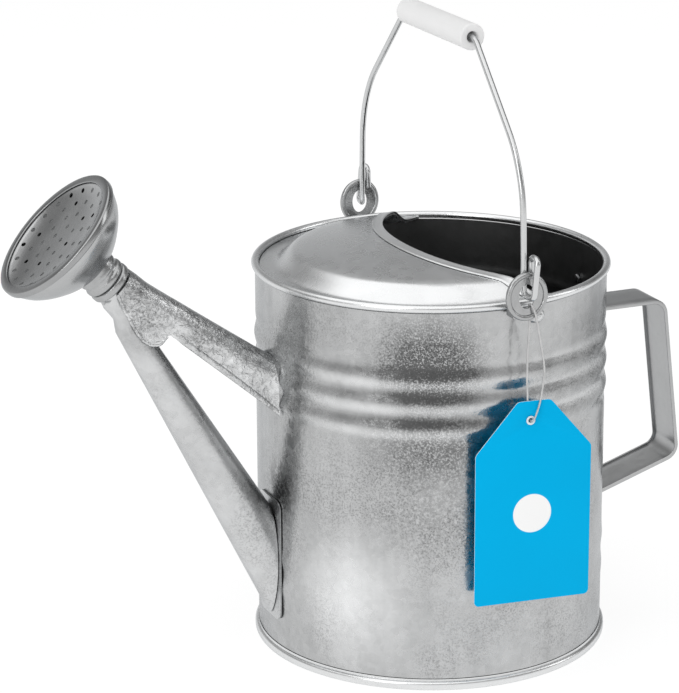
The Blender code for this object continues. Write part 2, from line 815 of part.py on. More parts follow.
clear_scene()
galvanised = material("galvanised_steel", (0.52, 0.53, 0.54), 0.42, 1.0)
dipped = material("hot_dipped_steel", (0.58, 0.59, 0.60), 0.34, 1.0)
satin = material("satin_steel", (0.55, 0.56, 0.56), 0.36, 1.0)
steel = material("steel_wire", (0.50, 0.50, 0.50), 0.30, 1.0)
plastic = material("white_plastic", (0.86, 0.87, 0.88), 0.35, 0.0)
card = material("blue_card", (0.0, 0.42, 0.80), 0.45, 0.0)
cord = material("grey_string", (0.60, 0.60, 0.60), 0.70, 0.0)
white = material("white_eyelet", (0.85, 0.86, 0.88), 0.45, 0.0)
cutter_finish = material("guide", (1, 0, 1), 0.5, 0.0)

tank = empty("tank_axis", (TANK_X, 0, 0))
inlet_cutter = make_tank(tank)
make_cover(tank)
make_spout(tank, inlet_cutter)
make_brace(tank)
rose_axis = empty("rose_axis", ROSE_CENTRE, tank, (0, ROSE_ANGLE - pi / 2, 0))
make_rose(rose_axis)
make_ear("ear_near", -1, tank)
make_ear("ear_far", 1, tank)
bail_axis = empty("bail_axis", (EAR_X, 0, EAR_Z), tank)
make_bail(bail_axis)
make_handle(tank)
make_tag(tank)
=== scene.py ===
import json
from math import cos, exp, hypot, pi, radians, sin, sqrt, tan

import bmesh
import bpy
from mathutils import Matrix, Vector


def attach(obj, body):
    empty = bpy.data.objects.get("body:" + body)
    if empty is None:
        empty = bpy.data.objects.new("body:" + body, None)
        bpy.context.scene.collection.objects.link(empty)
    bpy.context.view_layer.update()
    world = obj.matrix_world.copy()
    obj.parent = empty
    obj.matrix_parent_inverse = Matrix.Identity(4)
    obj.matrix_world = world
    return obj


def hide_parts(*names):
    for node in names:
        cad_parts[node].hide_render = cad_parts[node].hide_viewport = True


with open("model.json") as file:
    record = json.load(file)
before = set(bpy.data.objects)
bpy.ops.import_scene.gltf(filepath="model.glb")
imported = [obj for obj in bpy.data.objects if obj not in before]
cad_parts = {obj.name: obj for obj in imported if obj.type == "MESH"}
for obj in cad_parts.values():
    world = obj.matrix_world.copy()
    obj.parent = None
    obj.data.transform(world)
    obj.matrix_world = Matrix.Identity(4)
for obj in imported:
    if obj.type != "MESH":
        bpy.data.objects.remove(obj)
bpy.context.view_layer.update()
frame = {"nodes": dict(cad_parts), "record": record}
tankX = frame["record"]["mounts"][0]["pos_m"][0]  # the tank's axis, in metres
mm = 0.001
sheet = 0.9 * mm
print("frame loaded")

# camera and studio

studio = {
    "cameraAt": Vector((tankX - 0.73658, -1.57961, 0.72139)),
    "cameraRight": Vector((0.918573, -0.395226, -0.004499)),
    "cameraUp": Vector((0.121544, 0.271621, 0.954698)),
    "lens": 157.17,
    "floorTone": 0.22,
    "floorGlow": 0.84,
    "floorHalf": 6,
    # tone of the room from straight down to straight up
    "sky": ((0.0, 0.80), (0.50, 0.95), (0.60, 0.75), (0.70, 0.30), (0.78, 0.34), (0.86, 0.84), (0.96, 0.55)),
    # the room is darker towards the handle's side: X from and to, share from and to
    "skyDim": (0.30, 0.85, 1.0, 0.45),
    # name, place, aim, size and power of each lamp
    "lamps": (
        ("overhead", (-0.3, -0.2, 2.4), (0, 0, 0.1), (3.6, 3.6), 30),
        ("frontLeft", (-2.2, -1.6, 1.5), (0, 0, 0.15), (1.2, 1.8), 16),
        ("right", (2.4, -0.8, 1.4), (0, 0, 0.15), (0.8, 1.6), 8),
    ),
}


def makeCamera():
    camera = bpy.data.cameras.new("studioCamera")
    camera.lens = studio["lens"]
    camera.sensor_width = 36
    camera.clip_end = 50
    holder = bpy.data.objects.new("studioCamera", camera)
    right, up = studio["cameraRight"], studio["cameraUp"]
    turn = Matrix((right, up, right.cross(up))).transposed()
    holder.matrix_world = Matrix.Translation(studio["cameraAt"]) @ turn.to_4x4()
    bpy.context.scene.collection.objects.link(holder)
    bpy.context.scene.camera = holder


makeCamera()

# shader wiring


class Wire:
    # one value in a material's node tree, with ordinary arithmetic

    def __init__(self, look, out):
        self.look = look
        self.out = out

    def join(self, operation, first, second):
        node = self.look.put("ShaderNodeMath", {"operation": operation}, {0: first, 1: second})
        return Wire(self.look, node.outputs[0])

    def __add__(self, other):
        return self.join("ADD", self, other)

    def __radd__(self, other):
        return self.join("ADD", other, self)

    def __sub__(self, other):
        return self.join("SUBTRACT", self, other)

    def __rsub__(self, other):
        return self.join("SUBTRACT", other, self)

    def __mul__(self, other):
        return self.join("MULTIPLY", self, other)

    def __rmul__(self, other):
        return self.join("MULTIPLY", other, self)

    def atLeast(self, floor):
        return self.join("MAXIMUM", self, floor)


def setStops(ramp, stops):
    while len(ramp.elements) < len(stops):
        ramp.elements.new(0.5)
    for element, (position, tone) in zip(ramp.elements, stops):
        element.position = position
        element.color = (tone, tone, tone, 1)


class Look:
    # a material: its wiring, and short names for the patterns used here

    def __init__(self, name):
        self.material = bpy.data.materials.new(name)
        self.material.use_nodes = True
        self.tree = self.material.node_tree
        self.shader = self.tree.nodes["Principled BSDF"]
        coords = self.tree.nodes.new("ShaderNodeTexCoord")
        self.place = Wire(self, coords.outputs["Object"])

    def put(self, kind, settings, sockets):
        node = self.tree.nodes.new(kind)
        for key, value in settings.items():
            if key == "stops":
                setStops(node.color_ramp, value)
            else:
                setattr(node, key, value)
        for key, value in sockets.items():
            self.feed(node.inputs[key], value)
        return node

    def feed(self, socket, value):
        if isinstance(value, Wire):
            self.tree.links.new(value.out, socket)
        else:
            socket.default_value = value

    def stretched(self, scale):
        node = self.put("ShaderNodeMapping", {}, {"Vector": self.place, "Scale": scale})
        return Wire(self, node.outputs[0])

    def noise(self, size, detail=2, rough=0.5, stretch=(1, 1, 1), warp=0):
        # noise whose blotches are about size metres across
        node = self.put(
            "ShaderNodeTexNoise",
            {},
            {
                "Vector": self.stretched(stretch),
                "Scale": 0.5 / size,
                "Detail": detail,
                "Roughness": rough,
                "Distortion": warp,
            },
        )
        return Wire(self, node.outputs["Fac"])

    def cells(self, size, stretch=(1, 1, 1)):
        # flat crystal grains of about size metres, each with its own value
        node = self.put(
            "ShaderNodeTexVoronoi", {}, {"Vector": self.stretched(stretch), "Scale": 1 / size}
        )
        split = self.put("ShaderNodeSeparateColor", {}, {0: Wire(self, node.outputs["Color"])})
        return Wire(self, split.outputs[0])

    def ramp(self, value, *stops):
        node = self.put("ShaderNodeValToRGB", {"stops": stops}, {0: value})
        split = self.put("ShaderNodeSeparateColor", {}, {0: Wire(self, node.outputs["Color"])})
        return Wire(self, split.outputs[0])

    def patch(self, centre, reach):
        # 1 at the centre of an egg-shaped patch and 0 beyond its reach
        kind = "ShaderNodeVectorMath"
        away = self.put(kind, {"operation": "SUBTRACT"}, {0: self.place, 1: centre})
        scaled = self.put(kind, {"operation": "DIVIDE"}, {0: Wire(self, away.outputs[0]), 1: reach})
        far = self.put(kind, {"operation": "LENGTH"}, {0: Wire(self, scaled.outputs[0])})
        faded = self.put(
            "ShaderNodeMapRange",
            {"interpolation_type": "SMOOTHSTEP"},
            {
                "Value": Wire(self, far.outputs["Value"]),
                "From Min": 0.0,
                "From Max": 1.0,
                "To Min": 1.0,
                "To Max": 0.0,
            },
        )
        return Wire(self, faded.outputs[0])

    def tinted(self, value, colour):
        # the colour darkened or lightened by the value
        grey = self.put("ShaderNodeCombineColor", {}, {0: value, 1: value, 2: value})
        node = self.put(
            "ShaderNodeMix",
            {"data_type": "RGBA", "blend_type": "MULTIPLY"},
            {0: 1.0, 6: Wire(self, grey.outputs[0]), 7: (*colour, 1)},
        )
        return Wire(self, node.outputs[2])

    def relief(self, height, depth, strength=1.0):
        node = self.put(
            "ShaderNodeBump", {}, {"Height": height, "Distance": depth, "Strength": strength}
        )
        return Wire(self, node.outputs[0])

    def finish(self, **sockets):
        for key, value in sockets.items():
            self.feed(self.shader.inputs[key.replace("_", " ")], value)
        return self.material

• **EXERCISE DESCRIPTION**
Return a word-for-word copy of the lines from the beginning of the listing to the line holding "1), 0.5, 0.0)", both kept.

• **THE RESULT**
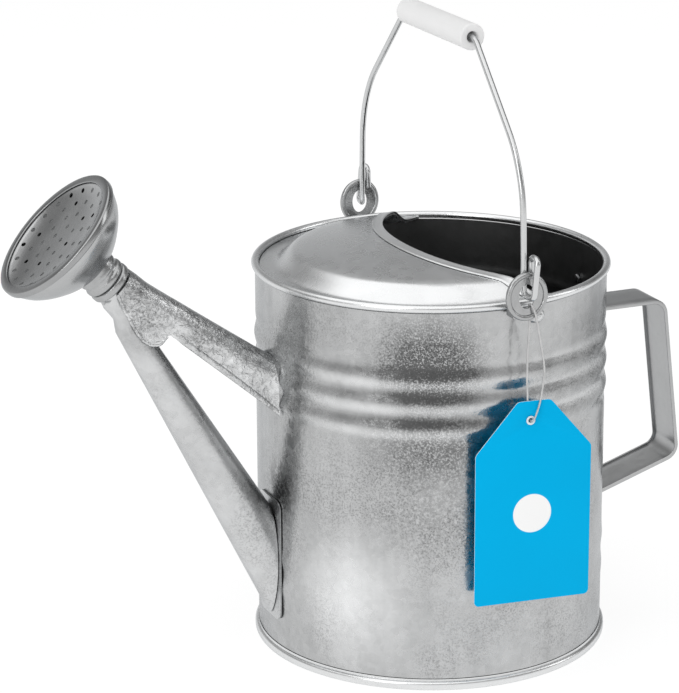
The Blender code for this object continues. Write part 2, from line 815 of part.py on. More parts follow.
clear_scene()
galvanised = material("galvanised_steel", (0.52, 0.53, 0.54), 0.42, 1.0)
dipped = material("hot_dipped_steel", (0.58, 0.59, 0.60), 0.34, 1.0)
satin = material("satin_steel", (0.55, 0.56, 0.56), 0.36, 1.0)
steel = material("steel_wire", (0.50, 0.50, 0.50), 0.30, 1.0)
plastic = material("white_plastic", (0.86, 0.87, 0.88), 0.35, 0.0)
card = material("blue_card", (0.0, 0.42, 0.80), 0.45, 0.0)
cord = material("grey_string", (0.60, 0.60, 0.60), 0.70, 0.0)
white = material("white_eyelet", (0.85, 0.86, 0.88), 0.45, 0.0)
cutter_finish = material("guide", (1, 0, 1), 0.5, 0.0)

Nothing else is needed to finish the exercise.